The exclusion from the Russian market, designed as a punishment for the country’s pro-western orientation, dealt a significant blow to Georgia’s economy. This is especially valid for regions such as Shida Kartli or Kakheti, which remain dependent on trade with Russia. Thanks to their proximity to the Russian market, small family producers in these regions kept comparatively high living standards in the 1990s despite civil wars and a crumbling economy. The closure of the Russian border threw thousands of rural families in Georgia below the poverty line, basically from one day to another. At that time, it was viewed by many as a price for Georgia’s integration with the West and the anticipated prosperity linked to it. Now, however, some families who doubt that they will be able to sell the production of their small orchards on European markets, start to long for an open border and renewed trade with Russia.
IMPLICATIONS: The prospect of similar shifts of Georgian public opinion have been observed in a local context, as a result of socio-economic hardship in areas that could previously attain some level of socio-economic stability thanks to trade links with Russia (see the 01/07/2015 Issue of the CACI Analyst). These trends may now start to appear on a national scale. Georgians hoped that the signature of a Deep and Comprehensive Free Trade Agreement (DCFTA) with the EU on June 27, 2014 would significantly boost agricultural production, as well as exports to the EU. Such expectations were massively supported by Georgian elites. Experts agree that in the long term, the DCFTA can improve the standards of Georgian production and grant ordinary Georgians access to higher quality EU products. However, regarding increased exports to the EU, roughly half Georgia’s workforce is employed in agriculture, which is based on small and often barely surviving family businesses. In this context, the DCFTA requires approximately 350 directives, which Georgian agricultural producers, lacking capital for any additional investment, can hardly meet. It remains questionable whether the announced 8-year implementation plan proclaimed by the Georgian government will help mitigate this situation.
It should also be recalled that the DCFTA works for both sides. It not only implies that the EU opens its market to hardly competitive Georgian products, but Georgia might also face an onslaught of highly subsidized EU products on its market. In result, the DCFTA will increase mutual trade between EU and Georgia, but it may also increase Georgia’s negative trade balance and increase the competition for local producers. Exports from Georgia to the EU actually decreased between January and May 2015. Presently, many Georgian farmers feel threatened by EU agricultural products as a result of the DCFTA rather than seeing potential in new markets.

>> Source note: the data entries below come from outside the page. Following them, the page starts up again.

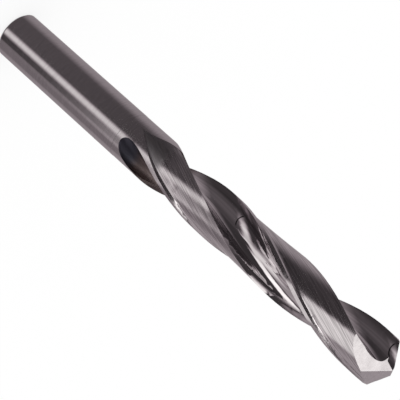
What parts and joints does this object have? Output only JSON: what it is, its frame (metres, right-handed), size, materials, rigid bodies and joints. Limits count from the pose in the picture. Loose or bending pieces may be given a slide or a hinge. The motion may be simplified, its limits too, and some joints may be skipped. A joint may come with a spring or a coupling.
{
  "type": "carbide stub drill",
  "caption": "Solid carbide stub drill: right-hand helical flutes, split point with ground facets, plain round shank.",
  "frame": {"origin": "centre of the flat shank end, on the drill's axis", "axes": "+Z along the drill's axis, from the shank end to the point; the two lips lie nearly along X"},
  "size_m": [0.01, 0.01, 0.102],
  "materials": {
    "carbide": "ground, uncoated cemented carbide: semi-bright, with fine grinding lines"
  },
  "bodies": {
    "root": {"stub_drill": "carbide"}
  },
  "joints": []
}
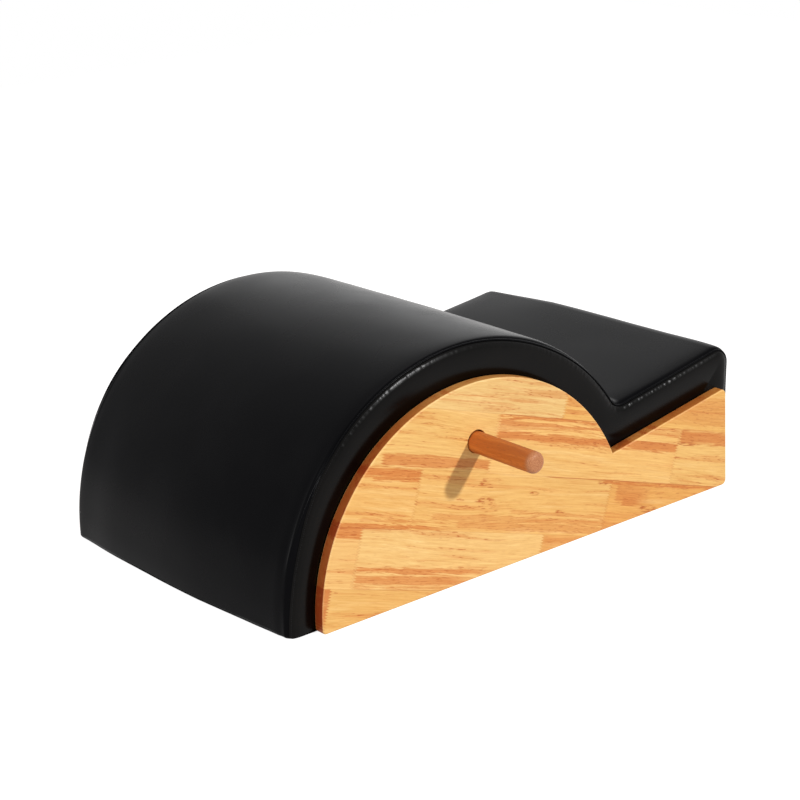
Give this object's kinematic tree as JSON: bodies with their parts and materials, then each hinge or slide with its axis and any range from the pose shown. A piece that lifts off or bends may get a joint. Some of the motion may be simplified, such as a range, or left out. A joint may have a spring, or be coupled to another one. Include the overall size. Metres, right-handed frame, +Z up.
{
  "type": "spine corrector",
  "caption": "Padded half barrel that runs down into a low ramp, between solid wood side panels, with a pull-out wooden hand grip on each side.",
  "frame": {"origin": "on the floor, under the middle of the whole object's box", "axes": "+X from the barrel towards the step, +Y across the width towards the right-hand panel, +Z up"},
  "size_m": [0.8798, 0.8386, 0.3456],
  "materials": {
    "panel_wood": "satin",
    "grip_wood": "satin",
    "plywood": "matte",
    "softwood": "matte",
    "foam": "matte",
    "leather": "satin",
    "rubber": "matte",
    "screw_steel": "satin"
  },
  "bodies": {
    "base": {"side_panel_left": "panel_wood", "side_panel_right": "panel_wood", "core_former_left": "plywood", "core_former_right": "plywood", "centre_rib": "plywood", "barrel_deck_outer": "plywood", "barrel_deck_inner": "plywood", "step_deck": "plywood", "end_board": "plywood", "base_board": "plywood", "foot_rail": "softwood", "ridge_rail": "softwood", "valley_rail": "softwood", "step_rail": "softwood", "heel_rail": "softwood", "barrel_foam": "foam", "step_foam": "foam", "end_foam": "foam", "cover_top": "leather", "gusset_left": "leather", "gusset_right": "leather", "grip_socket_left": "softwood", "grip_socket_right": "softwood", "panel_screw_left_1": "screw_steel", "panel_screw_left_2": "screw_steel", "panel_screw_left_3": "screw_steel", "panel_screw_left_4": "screw_steel", "panel_screw_left_5": "screw_steel", "panel_screw_right_1": "screw_steel", "panel_screw_right_2": "screw_steel", "panel_screw_right_3": "screw_steel", "panel_screw_right_4": "screw_steel", "panel_screw_right_5": "screw_steel", "foot_barrel_left": "rubber", "foot_barrel_right": "rubber", "foot_step_left": "rubber", "foot_step_right": "rubber"},
    "grip_left": {"hand_grip_left": "grip_wood"},
    "grip_right": {"hand_grip_right": "grip_wood"}
  },
  "joints": [
    {"name": "grip_left_pull", "type": "slide", "parent": "base", "child": "grip_left", "axis": [0, -1, 0], "range_m": [0, 0.1]},
    {"name": "grip_right_pull", "type": "slide", "parent": "base", "child": "grip_right", "axis": [0, 1, 0], "range_m": [0, 0.1]}
  ]
}
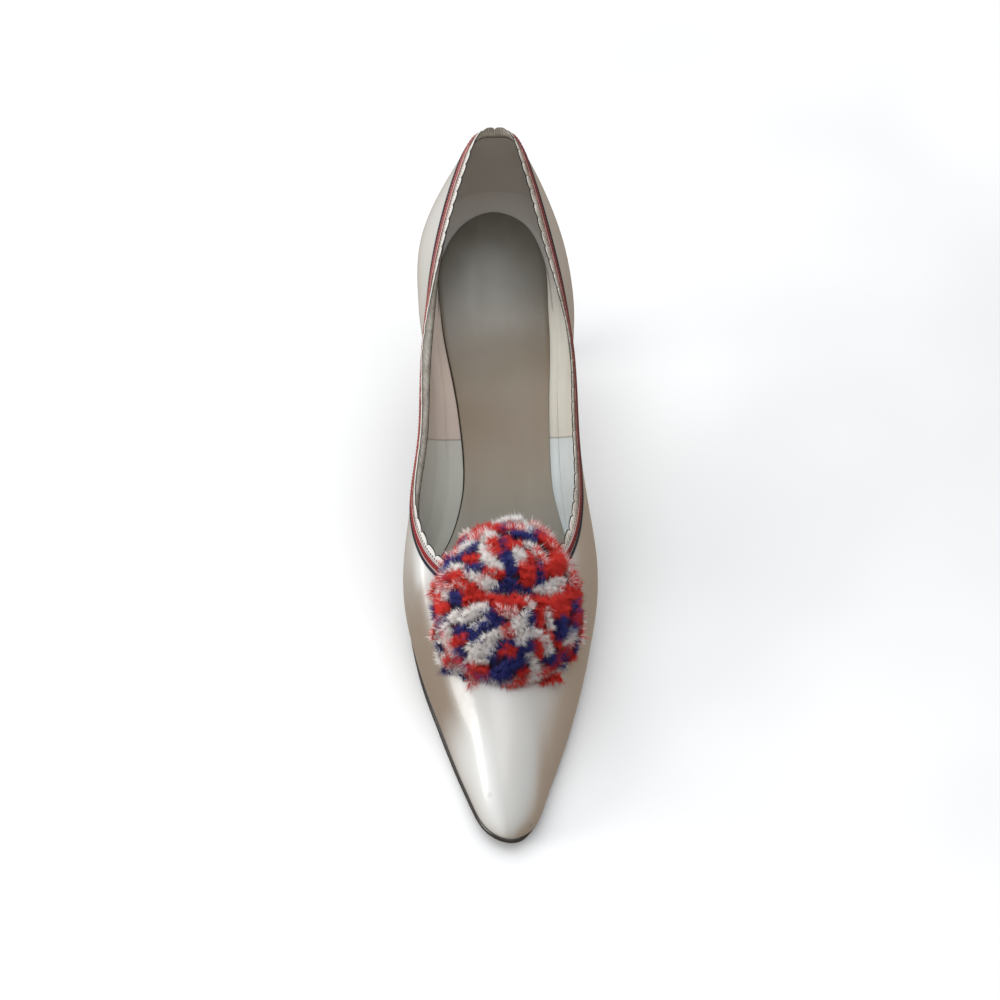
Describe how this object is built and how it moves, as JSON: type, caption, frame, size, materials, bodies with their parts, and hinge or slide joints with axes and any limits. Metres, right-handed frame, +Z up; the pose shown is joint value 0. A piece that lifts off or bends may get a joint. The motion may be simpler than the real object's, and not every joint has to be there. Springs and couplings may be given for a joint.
{
  "type": "pom pom heel",
  "caption": "Pearly leather pump with a pointed toe, slim high heel, scalloped topline, red and navy ribbon, and a red, white and navy fringed pompom on the throat.",
  "frame": {"origin": "middle of the heel tip's face on the floor", "axes": "+Z up, toe towards -Y, outer side of the left foot towards +X"},
  "size_m": [0.0774, 0.2433, 0.138],
  "materials": {
    "pearl_leather": "smooth pearly white leather with a soft gloss",
    "trim_leather": "matt white leather, scalloped and pricked",
    "red_ribbon": "woven red ribbon",
    "navy_ribbon": "woven navy ribbon",
    "sole_leather": "black polished sole edge",
    "lining_leather": "grey beige lining leather",
    "sock_leather": "grey beige sock with a satin sheen",
    "tip_rubber": "matt black heel tip",
    "pompom_fringe": "cut fringe in red, white and royal blue"
  },
  "bodies": {
    "root": {"upper": "pearl_leather", "edging": "trim_leather", "ribbon_red": "red_ribbon", "ribbon_navy": "navy_ribbon", "outsole": "sole_leather", "insole": "lining_leather", "sock": "sock_leather", "heel": "pearl_leather", "top_piece": "tip_rubber", "pompom": "pompom_fringe"}
  },
  "joints": []
}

Part of Georgia’s problem as an agricultural country is its geography. Most of Georgia’s important trading partners have regions with similar natural conditions and produce similar agricultural goods. Most of its trading partners, including the EU, Turkey and Azerbaijan, have more developed and efficient agriculture and often tread out Georgian producers even from their domestic market. Only Russia does not produce similar agricultural products in the quantities needed to saturate its market, which is craving for Georgian products. Disappointed with the DCFTA, many Georgian farmers are becoming increasingly nostalgic of the Russian market. Under these conditions, Moscow has launched an offensive on several fronts against Georgia in order to win the support of its citizens, as well as its government.

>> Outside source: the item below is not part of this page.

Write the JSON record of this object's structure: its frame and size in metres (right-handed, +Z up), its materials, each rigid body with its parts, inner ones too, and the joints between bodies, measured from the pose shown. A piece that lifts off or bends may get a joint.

Besides its soft power campaign, Moscow has in recent years sought to illustrate the gains of cooperation to Georgians. In late 2013, the Kremlin lifted the ban on Georgian wines and mineral waters for large Georgian producers. Within months, exports of these commodities skyrocketed thanks to the Russian market. As Georgian exporters got used to this new reality, Moscow regained some of its economic leverage on Tbilisi. Indeed, following Georgia’s signature of the DCFTA, Russia terminated the trade agreement with Georgia and recently renewed its ban on some Georgian wines and brandies, allegedly due to low hygienic standards. Hence, despite bold statements by some members of the Georgian elite about continuing Georgia’s reorientation away from Russia and towards new markets, Moscow - unlike the EU – has both a carrot and a stick at its disposal when dealing with Tbilisi. These tools are becoming increasingly effective as the socio-economic situation in Georgia keeps deteriorating. Through its media and NGOs, Moscow seeks to market cooperation with Russia to the Georgian public as the solution to the most significant socio-economic problems without “lengthy and humiliating” integration into western structures.

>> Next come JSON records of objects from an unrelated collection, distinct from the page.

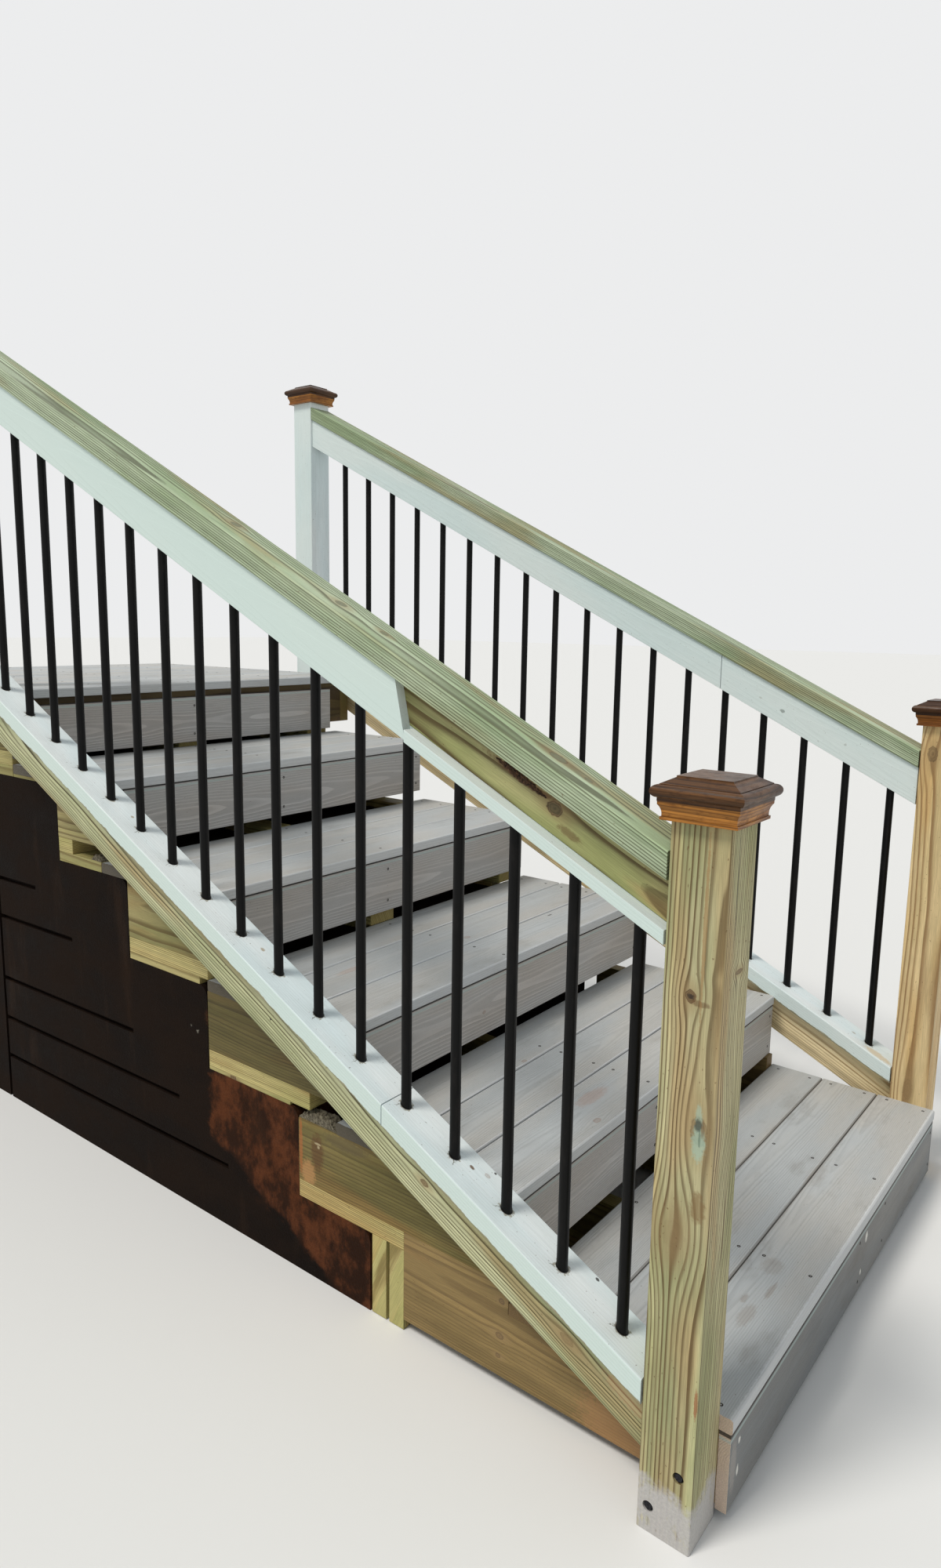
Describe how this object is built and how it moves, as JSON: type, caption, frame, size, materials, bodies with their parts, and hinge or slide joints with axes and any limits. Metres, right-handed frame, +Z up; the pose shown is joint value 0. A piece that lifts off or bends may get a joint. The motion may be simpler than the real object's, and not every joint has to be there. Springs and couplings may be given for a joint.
{
  "type": "outdoor wooden stair with landing",
  "caption": "Straight timber deck stair over an old masonry stair, with a low platform, a landing and railings with black balusters.",
  "frame": {"origin": "on the ground, in the middle of the stair's length and width", "axes": "+Z up, +Y up the stair towards the landing, +X to the right of someone going up"},
  "size_m": [1.482, 3.2078, 2.2128],
  "materials": {
    "pine": "bare treated pine",
    "grey_paint": "worn grey deck paint",
    "white_paint": "white paint",
    "light_stain": "orange-brown stain",
    "dark_stain": "dark brown stain",
    "black_metal": "satin black",
    "masonry": "dark, worn"
  },
  "bodies": {
    "root": {"concrete_steps": "masonry", "studs": "pine", "skirt_boards": "pine", "platform_rims": "pine", "platform_joists": "pine", "platform_fascia": "grey_paint", "platform_deck": "grey_paint", "plates": "pine", "packing_strips": "pine", "rim_boards": "pine", "step_joists_1": "pine", "step_joists_2": "pine", "step_joists_3": "pine", "step_joists_4": "pine", "landing_joists": "pine", "riser_1": "grey_paint", "riser_2": "grey_paint", "riser_3": "grey_paint", "riser_4": "grey_paint", "riser_5": "grey_paint", "tread_1": "grey_paint", "tread_2": "grey_paint", "tread_3": "grey_paint", "tread_4": "grey_paint", "landing_deck": "grey_paint", "newel_low_near": "pine", "newel_low_far": "pine", "newel_top_near": "white_paint", "newel_top_far": "white_paint", "cap_mouldings": "light_stain", "cap_tops": "dark_stain", "bottom_rail_near": "white_paint", "bottom_rail_far": "white_paint", "under_rail_near": "pine", "under_rail_far": "pine", "hand_rail_near": "pine", "hand_rail_far": "pine", "top_rail_near": "pine", "top_rail_far": "pine", "top_strip_near": "white_paint", "top_strip_far": "white_paint", "face_boards_near": "white_paint", "face_boards_far": "white_paint", "balusters_near": "black_metal", "balusters_far": "black_metal"}
  },
  "joints": []
}
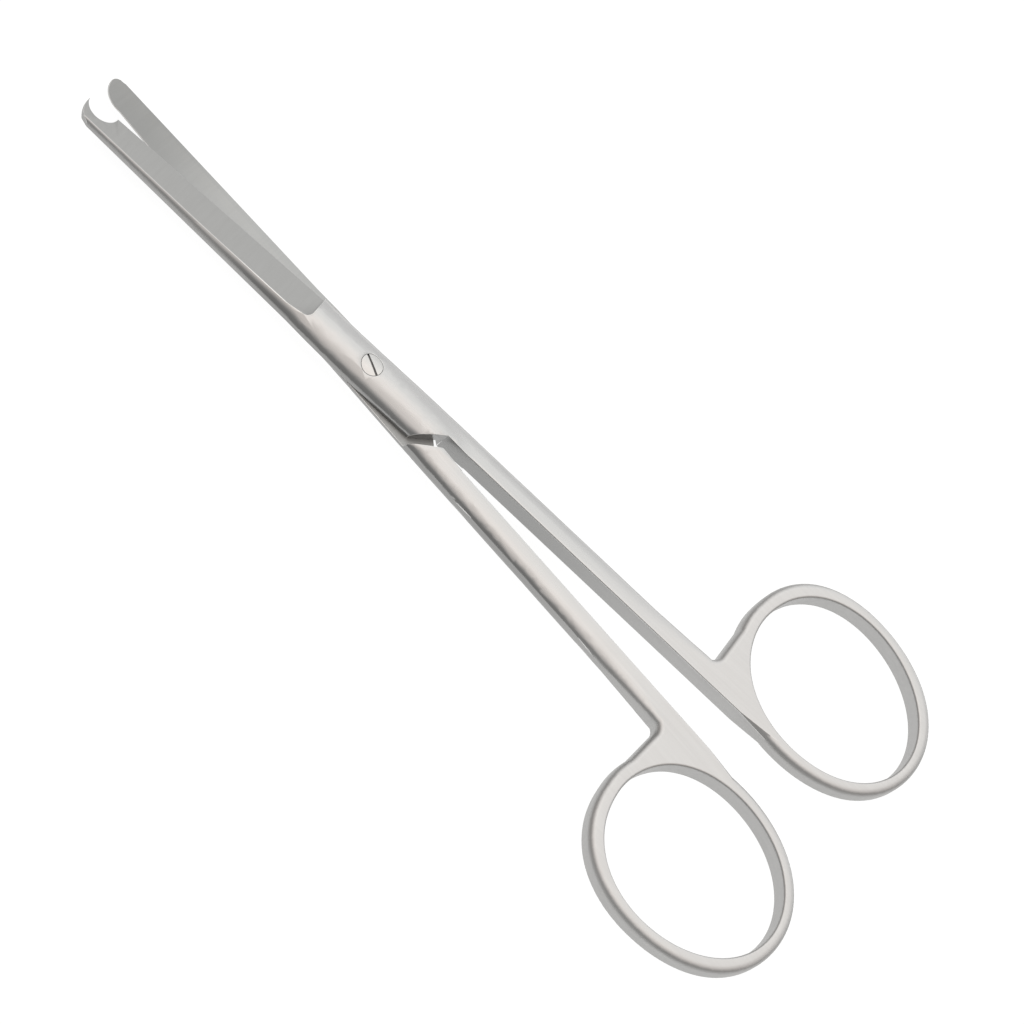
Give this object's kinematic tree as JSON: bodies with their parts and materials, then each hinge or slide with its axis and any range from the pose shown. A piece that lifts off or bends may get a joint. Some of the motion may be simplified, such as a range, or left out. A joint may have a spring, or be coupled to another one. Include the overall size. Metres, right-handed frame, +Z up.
{
  "type": "suture scissors",
  "caption": "Small stainless scissors with a hooked blade for lifting and cutting stitches, finger rings, slim shanks and a slotted pivot screw.",
  "frame": {"origin": "centre of the bounding box in plan, at its lowest point", "axes": "X along the scissors from the finger rings to the blade tips, Y across them towards the straight half's ring, Z up along the pivot axis"},
  "size_m": [0.1404, 0.0644, 0.0039],
  "materials": {
    "stainless": "satin stainless steel with a matt ground blade face",
    "screw_steel": "satin stainless steel screw, flush with the joint"
  },
  "bodies": {
    "straight_half": {"straight_half": "stainless", "pivot_screw": "screw_steel"},
    "hook_half": {"hook_half": "stainless"}
  },
  "joints": [
    {"name": "pivot", "type": "hinge", "parent": "straight_half", "child": "hook_half", "pos_m": [0.01998, 0, 0.00197], "axis": [0, 0, 1], "range_deg": [-5.9, 135]}
  ]
}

A signal that should not be overlooked is the voices calling for closer integration with Russia, which have emerged in Georgia’s politics. Such ideas are not only voiced by marginal movements, but also by established figures such as Nino Burjanadze or Gogi Topadze, both of whom call for a change in the country’s foreign policy and for a reorientation towards Moscow. In the face of a depreciating national currency, a worsening socioeconomic situation and the absence of miracles linked to the DCFTA, pro-Russian rhetoric may find its way into the political mainstream before the parliamentary elections scheduled for 2016.
CONCLUSIONS: None of the above implies that Georgia is destined to once again end up in Russia’s orbit, or that Georgia’s integration with the West has brought no significant benefits for the country. However, it appears that the slight shift in Georgian public opinion towards Russia is not an artificial or temporal result of disappointment with slow western integration in combination with an intensified Russian soft power offensive in the country. The factors behind this shift appear to be deeply rooted in the frustrating socio-economic realities of many Georgian villages and small towns. And these realities, if not properly addressed by both the EU and the Georgian government, could soon tilt Georgian politics in the Kremlin’s favor.
AUTHOR’S BIO: Tomáš Baranec is a graduate of Charles University in Prague. His research interests include nationalism and factors of ethnic conflicts and separatism in the Caucasus. He works at the Institute of Security and Defence Studies (Armed Forces Academy) in Bratislava.